The first chapter spans from Ancient Egypt to sixteenth-century Italy, with many works generously lent by the Galleria Sabauda and the Musei Reali in Turin. An Old Kingdom statuary group (4th Dynasty, 2640-2520 BC) is the exhibition’s earliest representation of art and eternal life. In the detailed carving of precious limestone, the family unit is committed to memory. Thousands of years later, a bust of Julius Caesar portrays a different kind of immortality, more realistic and precisely human than the idealised Egyptian figures. The first room continues this theme of palpable representations of permanence with a further collection of stone and ceramic artefacts lent from an important Italian collection, exhibited in the UK for the first time.
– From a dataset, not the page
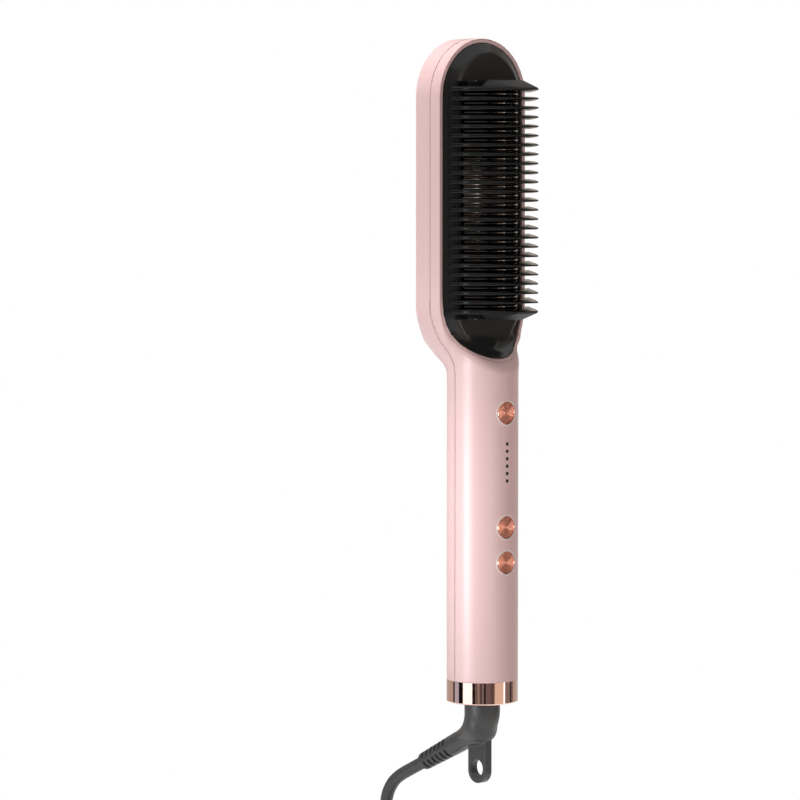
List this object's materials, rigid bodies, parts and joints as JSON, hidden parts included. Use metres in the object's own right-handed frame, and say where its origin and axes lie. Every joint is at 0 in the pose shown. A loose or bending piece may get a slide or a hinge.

The second chapter focuses on two remarkable artists from the twentieth-century, Alberto Burri (1915-1995) and John Latham (1921-2006), and their engagements with time and landscape. In 1968 an earthquake struck the Belice Valley in Sicily and left the town of Gibellina in ruins. Twenty years later, Alberto Burri unveiled his immense work of land art, Il Grande Cretto. He covered an entire hillside in undulating monolithic slabs of concrete, preserving the memory of the landscape in all its fragmentation. The major loan of a Cretto Bianco from the Burri Foundation offers this second room a physical index of the spectacular Gibellina work of Land Art.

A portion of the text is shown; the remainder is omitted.